* _Supplied information_
══════
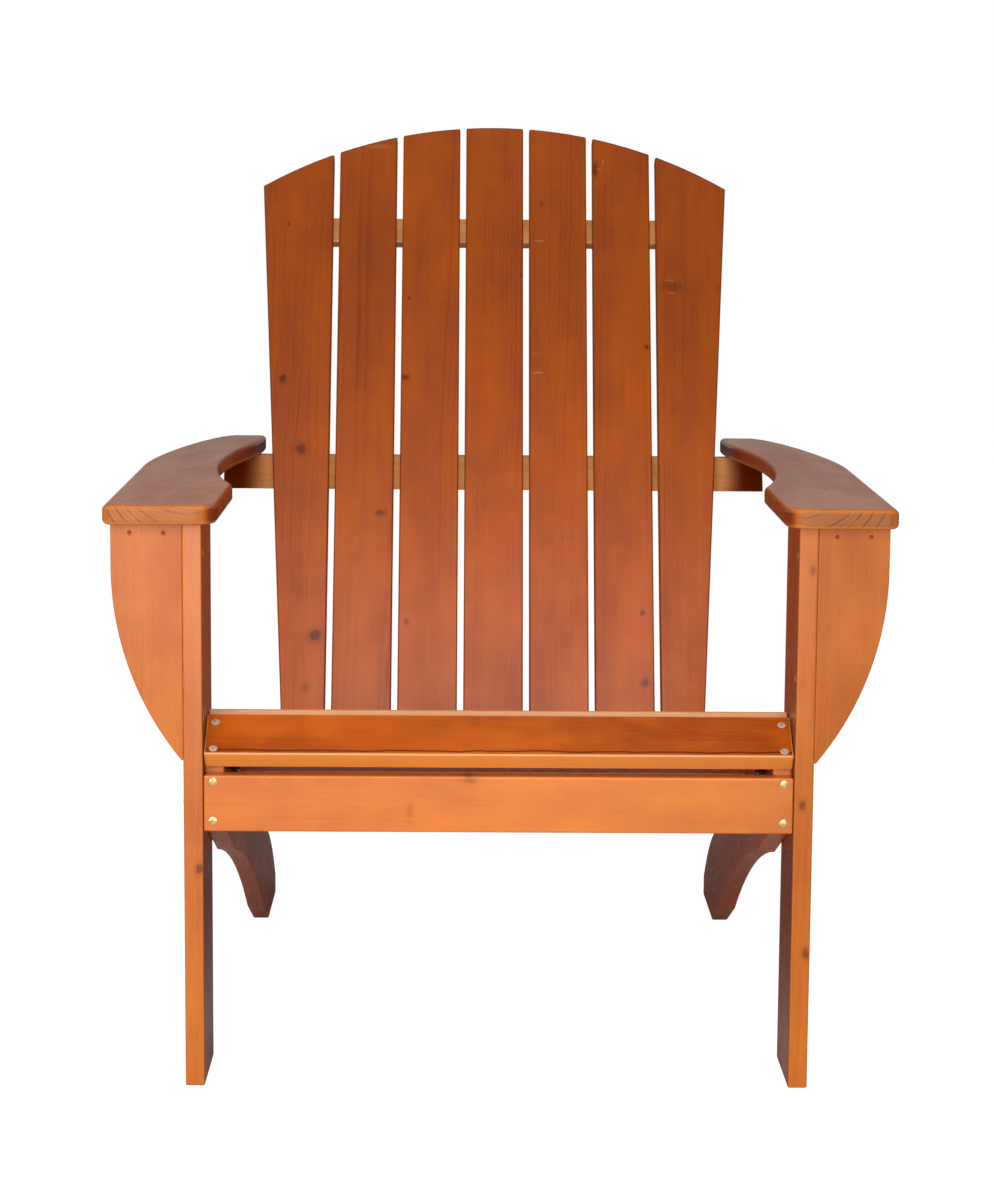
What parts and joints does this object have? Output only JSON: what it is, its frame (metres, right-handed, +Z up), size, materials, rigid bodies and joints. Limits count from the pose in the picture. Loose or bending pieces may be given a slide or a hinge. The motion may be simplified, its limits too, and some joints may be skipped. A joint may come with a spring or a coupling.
{
  "type": "adirondack chair",
  "caption": "Fixed wooden adirondack chair with sloping slatted seat, fan-topped slatted back, wide curved armrests on shaped brackets, front legs and swept rear side rails.",
  "frame": {"origin": "on the floor, under the centre of the chair's outline seen from above", "axes": "+X to the sitter's left, +Y to the rear, +Z up; the chair faces -Y"},
  "size_m": [0.749, 0.8664, 0.9218],
  "materials": {
    "stained_pine": "semi-gloss honey stain over pine, fine long grain, small knots",
    "stained_pine_rail": "thin honey stain over rougher pine",
    "brass_screw": "yellow zinc plated screw with cross recess",
    "zinc_steel": "bright zinc plated steel"
  },
  "bodies": {
    "root": {"apron_screws": "brass_screw", "arm_bracket_left": "stained_pine", "arm_bracket_right": "stained_pine", "arm_rail": "stained_pine_rail", "arm_rail_screws": "brass_screw", "armrest_left": "stained_pine", "armrest_right": "stained_pine", "armrest_screws": "brass_screw", "back_slat_1": "stained_pine", "back_slat_2": "stained_pine", "back_slat_3": "stained_pine", "back_slat_4": "stained_pine", "back_slat_5": "stained_pine", "back_slat_6": "stained_pine", "back_slat_7": "stained_pine", "bracket_nails": "zinc_steel", "bracket_screws": "brass_screw", "foot_rail": "stained_pine_rail", "foot_rail_end_screws": "brass_screw", "foot_rail_screws": "brass_screw", "front_apron": "stained_pine", "front_leg_left": "stained_pine", "front_leg_right": "stained_pine", "front_seat_slat": "stained_pine", "front_slat_screws": "brass_screw", "leg_bolts": "zinc_steel", "leg_nuts": "zinc_steel", "leg_washers": "zinc_steel", "seat_slat_1": "stained_pine", "seat_slat_2": "stained_pine", "seat_slat_3": "stained_pine", "seat_slat_4": "stained_pine", "seat_slat_5": "stained_pine", "seat_slat_6": "stained_pine", "seat_slat_7": "stained_pine", "seat_slat_8": "stained_pine", "seat_slat_screws": "brass_screw", "side_rail_left": "stained_pine", "side_rail_right": "stained_pine", "upper_back_rail": "stained_pine_rail", "upper_rail_screws": "brass_screw"}
  },
  "joints": []
}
══════
* _What needs to be done_
Write every line of the material above again, exactly.

* _Answer for the task_
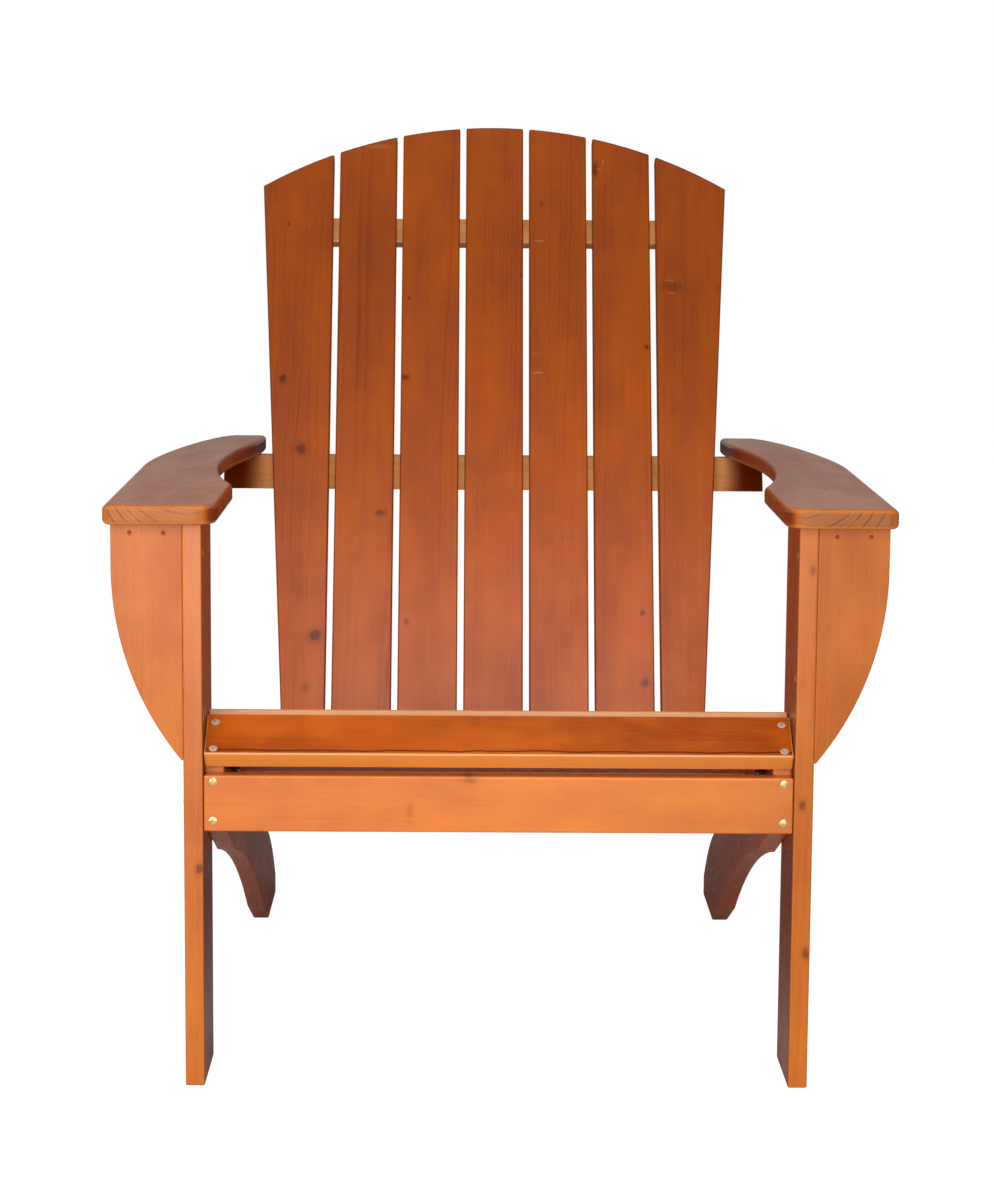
What parts and joints does this object have? Output only JSON: what it is, its frame (metres, right-handed, +Z up), size, materials, rigid bodies and joints. Limits count from the pose in the picture. Loose or bending pieces may be given a slide or a hinge. The motion may be simplified, its limits too, and some joints may be skipped. A joint may come with a spring or a coupling.
{
  "type": "adirondack chair",
  "caption": "Fixed wooden adirondack chair with sloping slatted seat, fan-topped slatted back, wide curved armrests on shaped brackets, front legs and swept rear side rails.",
  "frame": {"origin": "on the floor, under the centre of the chair's outline seen from above", "axes": "+X to the sitter's left, +Y to the rear, +Z up; the chair faces -Y"},
  "size_m": [0.749, 0.8664, 0.9218],
  "materials": {
    "stained_pine": "semi-gloss honey stain over pine, fine long grain, small knots",
    "stained_pine_rail": "thin honey stain over rougher pine",
    "brass_screw": "yellow zinc plated screw with cross recess",
    "zinc_steel": "bright zinc plated steel"
  },
  "bodies": {
    "root": {"apron_screws": "brass_screw", "arm_bracket_left": "stained_pine", "arm_bracket_right": "stained_pine", "arm_rail": "stained_pine_rail", "arm_rail_screws": "brass_screw", "armrest_left": "stained_pine", "armrest_right": "stained_pine", "armrest_screws": "brass_screw", "back_slat_1": "stained_pine", "back_slat_2": "stained_pine", "back_slat_3": "stained_pine", "back_slat_4": "stained_pine", "back_slat_5": "stained_pine", "back_slat_6": "stained_pine", "back_slat_7": "stained_pine", "bracket_nails": "zinc_steel", "bracket_screws": "brass_screw", "foot_rail": "stained_pine_rail", "foot_rail_end_screws": "brass_screw", "foot_rail_screws": "brass_screw", "front_apron": "stained_pine", "front_leg_left": "stained_pine", "front_leg_right": "stained_pine", "front_seat_slat": "stained_pine", "front_slat_screws": "brass_screw", "leg_bolts": "zinc_steel", "leg_nuts": "zinc_steel", "leg_washers": "zinc_steel", "seat_slat_1": "stained_pine", "seat_slat_2": "stained_pine", "seat_slat_3": "stained_pine", "seat_slat_4": "stained_pine", "seat_slat_5": "stained_pine", "seat_slat_6": "stained_pine", "seat_slat_7": "stained_pine", "seat_slat_8": "stained_pine", "seat_slat_screws": "brass_screw", "side_rail_left": "stained_pine", "side_rail_right": "stained_pine", "upper_back_rail": "stained_pine_rail", "upper_rail_screws": "brass_screw"}
  },
  "joints": []
}